Bu sefer de İmamoğlu'nun yanına koştum: Ben de 14 Aralık’ta, bu borcun gereğini yapmak için yola çıktım. İstanbullunun iradesine, vurulmaya çalışılan darbeye karşı, tıpkı 2019’daki gibi, Ekrem kardeşimizle, omuz omuza durmaya gittim. Bundan yirmi sene önce, yaşadığı haksızlık karşısında, nasıl Sayın Erdoğan’ın yanına koştuysam, bu sefer de Ekrem kardeşimin yanına koştum. Ey yeni Şafak’ın sahipleri gece yarısı eviniz armaya çalışıldığında avukatınız kimseyi bulamamıştı bula bula beni bulmuştu ben de oradaydım. Ya ey Akit, 1999 hatırlıyor musunuz panik içinde Kocaeli’nden milletvekili adayı olan eski içişleri bakanı Meral Akşener’i arayıp ‘Abla ne olursun bizi bir gürültüyle ziyaret et’ dediğinizde seçim çalışmayı bırakıp İzmit’ten sizi ziyarete gelmiştim hatırlıyor musunuz? Çağıra çağıra beni çağırmıştınız, çünkü hepsi korkaktı. Bundan 20 sene önce, nasıl Emine Hanım’ın yanına koştuysam, bu defa da Dilek kızımın yanına koştum. Linç edilmeye çalışıldığında, Nasıl Kemal Kılıçdaroğlu’nun yanına koştuysam, bu defa da, Ekrem İmamoğlu’nun yanına koştum.

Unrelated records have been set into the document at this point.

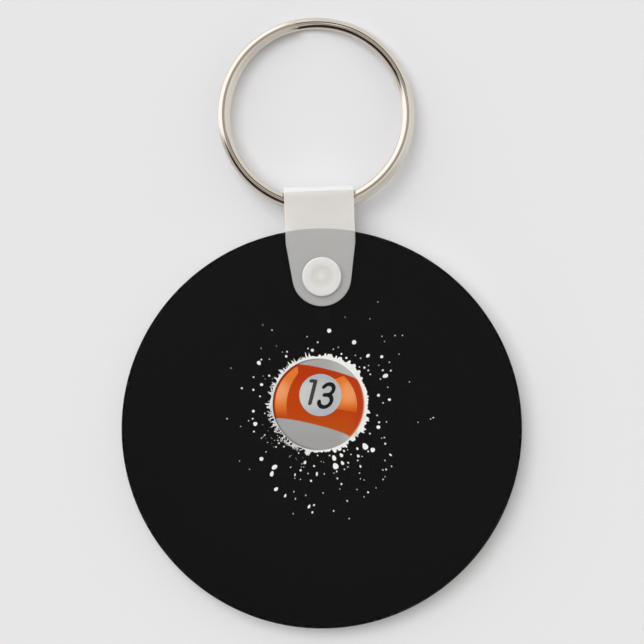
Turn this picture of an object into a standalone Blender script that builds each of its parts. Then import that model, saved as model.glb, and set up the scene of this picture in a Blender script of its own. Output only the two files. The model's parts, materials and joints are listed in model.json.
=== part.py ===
"""Key ring: a round laminated fob, a folded snap strap and a two-turn split ring.

The key ring lies on a table at Z = 0. It rests on the fob's far rim, on the
underside of the snap and on the far end of the split ring, so the fob leans a
little and the ring slopes back down to the table. The origin is on the table,
at the middle of the key ring's footprint.

Two empties carry the joints. strap_pivot stands in the fob's hole, on the
axis of the snap. ring_pivot lies across the strap's loop, along the line
about which the split ring swings.
"""
import math

import bmesh
import bpy
from mathutils import Vector

MM = 0.001

# Clearance between pieces that touch on the real key ring
GAP = 0.3 * MM

# Fob: four round layers, from the printed face to the back
FOB_RADIUS = 28.575 * MM
COVER_THICKNESS = 0.25 * MM
PRINT_THICKNESS = 0.25 * MM
CORE_THICKNESS = 1.4 * MM
BACK_THICKNESS = 0.25 * MM
FOB_THICKNESS = COVER_THICKNESS + PRINT_THICKNESS + CORE_THICKNESS + BACK_THICKNESS + 3 * GAP
FOB_HALF = FOB_THICKNESS / 2
HOLE_RADIUS = 1.6 * MM
SNAP_OFFSET = 21.8 * MM

# Strap: one strip folded over the fob's rim, both ends round about the snap
STRAP_THICKNESS = 0.5 * MM
STRAP_HALF_WIDTH = 4.95 * MM
STRAP_END_RADIUS = 4.2 * MM
STRAP_TAPER = math.radians(8.3)
STRAP_REACH = 12.85 * MM
FOLD_OUTER_RADIUS = 1.3 * MM
STRAP_INNER_HALF = FOB_HALF + GAP
STRAP_OUTER_HALF = STRAP_INNER_HALF + STRAP_THICKNESS

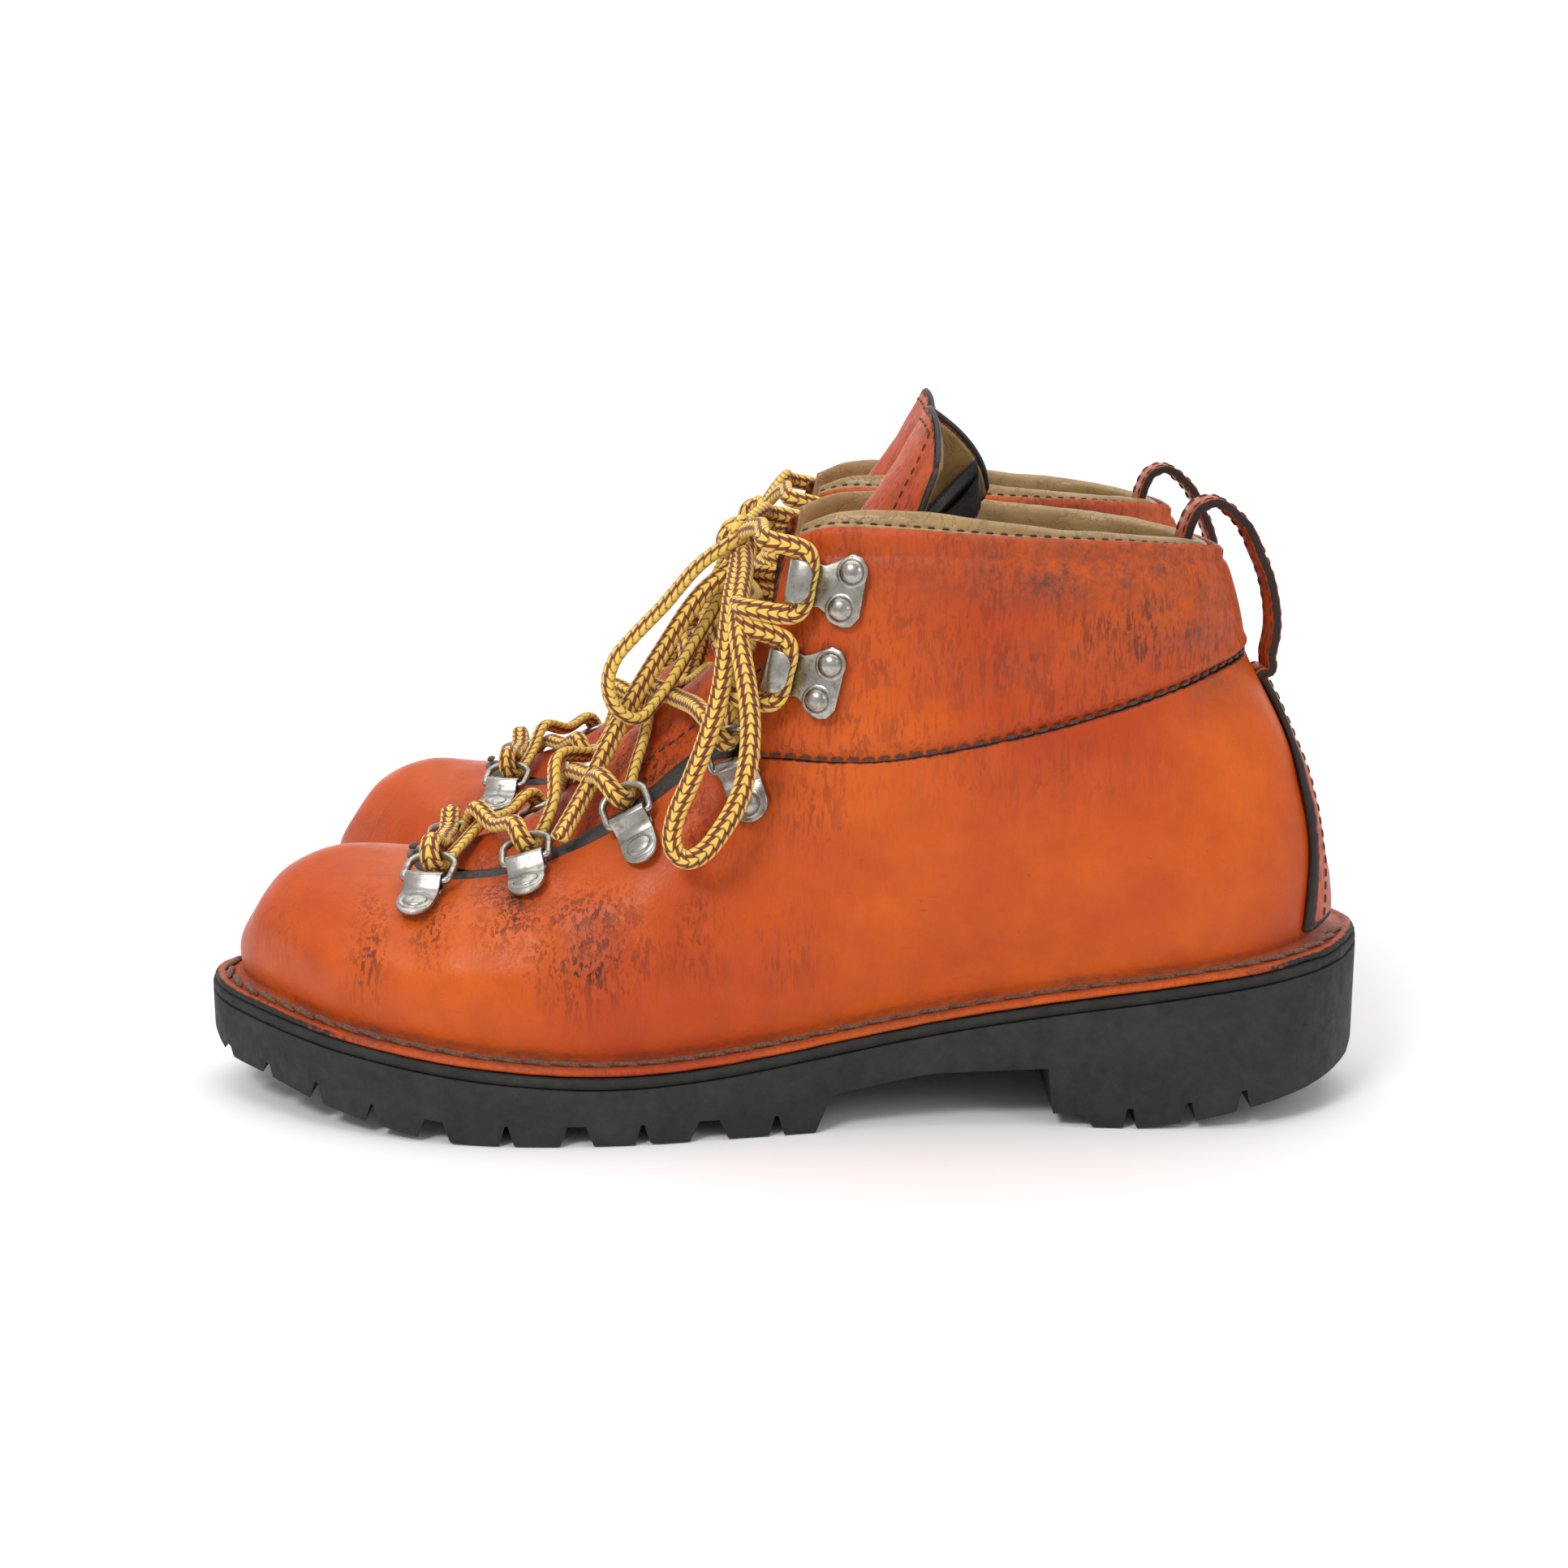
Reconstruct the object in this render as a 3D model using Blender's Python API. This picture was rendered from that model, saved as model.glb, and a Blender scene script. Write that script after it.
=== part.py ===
"""A pair of lace-up leather mountaineering boots.

One boot is designed in its own frame and built twice, the right one as the mirror image of the
left. A design point is (x, w, z) in millimetres: x runs from the toe (negative) to the heel, w
points to the outer (lateral) side of the foot and z points up from the ground.
"""
from math import acos, cos, pi, radians, sin

import bmesh
import bpy
import numpy as np
from mathutils import Matrix, Vector

MM = 0.001
GAP = 0.3                  # clearance between two pieces that touch on the real boot

# Driving dimensions of one boot
TOE_X = -152.3
HEEL_X = 150.7
MID_X = (TOE_X + HEEL_X) / 2
HALF_LENGTH = (HEEL_X - TOE_X) / 2
LEATHER = 2.3
FLANGE = 2.2
MIDSOLE = 2.6
FOOTBED = 4.0
LUG_DEPTH = 5.0
WELT_INSET = 6.0           # from the outsole's edge to the crease where the upper rises

# The pair on the ground
SPACING = 115.0            # between the two boots' mid planes
STAGGER = 6.0              # the right boot stands this much further back

# Hardware
RING_WIRE = 1.0            # radius
RING_HALF_WIDTH = 6.2
RING_REACH = 9.2           # from the ring's bar to the middle of its arc
RING_TILT = radians(8)
EYE_HOLE = 1.35
EYE_RADIUS = 2.2
BRACKET_WIDTH = 9.8
PLATE = 1.3
LACE_RADIUS = 1.9

COLUMNS = 30               # around the boot
RUBBER_TOP = [(-152, 28.5), (-130, 25.5), (-100, 21.6), (-70, 18.4), (-45, 16.9), (-20, 17.9),
              (10, 22), (50, 28.6), (90, 35), (125, 40), (151, 42.5)]
GROUND_LINE = [(-153, 17), (-147, 12.5), (-132, 9.5), (-106, 3.6), (-85, 0.4), (-76, 0)]
HEEL_WEAR = [(92, 0), (104, 2), (117, 4.8), (133, 8), (147, 11.5), (151, 16)]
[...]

Mansur Başkan'ın da yanında dimdik dururuz: Şayet bu kafa, yarın da hedefine, Mansur Başkan’ı koyarsa; Bu sefer de, bir saniye düşünmeden, bir dakika gecikmeden, onun yanında dimdik dururuz. Bugün nasıl ki; “Saray sizinse, Saraçhane bizimdir!” dediysek; Gerekirse, 'Beştepe sizinse, Ankara bizimdir!' demeyi de çok iyi biliriz.

Eğer ki onlar; Seçim kazanma uğruna, tehdit gördüğü herkesi, bertaraf etmeye ant içtiyse, Biz de; Milletin sevgisini kazanmış herkesin yanında, kaya gibi durmaya, Türk Milleti'nin huzurunda, ant içtik! Eğer ki onlar; Koltuklarını korumak için, millet iradesini yok saymaya ant içtiyse, Biz de; Cumhuriyetimizin izinde, demokrasimize sahip çıkmaya, Türk Milleti'nin huzurunda, ant içtik!

Sayın Erdoğan! Korkuyorsun!: Umutsuzluk, hakim olsun istiyorlar. Millet dayanışma gösteremesin, herkes, kendi derdine düşsün istiyorlar. Ama, çok önemli bir gerçeği unutuyorlar. Hep söylerim: Gerçeklerin, mutlaka ortaya çıkmak gibi, çok güzel bir huyu vardır. Buradan, kendisine hatırlatmak istiyorum: Kendi derdine düşen sensin, Sayın Erdoğan! Korkuyorsun! Hem de o kadar çok korkuyorsun ki; zamanında sana yapılanın, kendi yaşadığın haksızlığın, önüne koyulan siyasi engelin, bir benzerini yapacak kadar, yaptıracak kadar, aciz durumdasın! Hatta, Ekrem Başkan'a çektiğin operasyonu savunmak için, 20 sene önce okuduğun şiirin, suç olduğunu söyleyecek kadar, paniklemiş haldesin! Ama, sen hiç merak etme; Sen ne kadar korkaksan, biz de o kadar kararlıyız. Çünkü biz cesaretimizi, milletimizden alıyoruz.

İstanbul'a çökmenize izin vermeyeceğiz: Ve biliyoruz ki, iyilerin görünmez orduları vardır. Bu yüzden milletin iradesine, cesaretle sahip çıkacağız. Milletin, sandıkla emanet ettiği iradeyi, ucuz numaralara, kurban ettirmeyeceğiz. Siz çökmeye alışmışsınız. Ama biz buradayken; İstanbul'a çökmenize, asla izin vermeyeceğiz! Size göre demokrasi bir araç olabilir.

Ama bize göre demokrasi; Türk Devleti'nin varlığı, Türk Milleti'nin huzuru için, vazgeçilmez bir amaçtır. Çünkü biz; kalbimizde şahısların ve zümrelerin tahakkümünü taşıyanlardan değiliz! Bir grup siyaset esnafının çizdiği rotayı, sözüm ona demokrasi diye, pazarlayanlardan da değiliz!

Yaşasın hürriyet: Ama kimse merak etmesin! Nasıl ki, tarih boyunca, yapılan her zorbalığın, her haksızlığın, her adaletsizliğin karşısında, dimdik duracak, babayiğitler olmuşsa; bugün de millet iradesinin üzerinde, vesayet kuran, bu Firavun iktidarını yıkacak, Musa'lar da elbette var! Kahrolsun istibdat, yaşasın hürriyet!” diye haykıracak, cesurlar da elbette var! “Yeter söz milletindir!” diyerek itiraz edecek, asil yürekler de elbette var!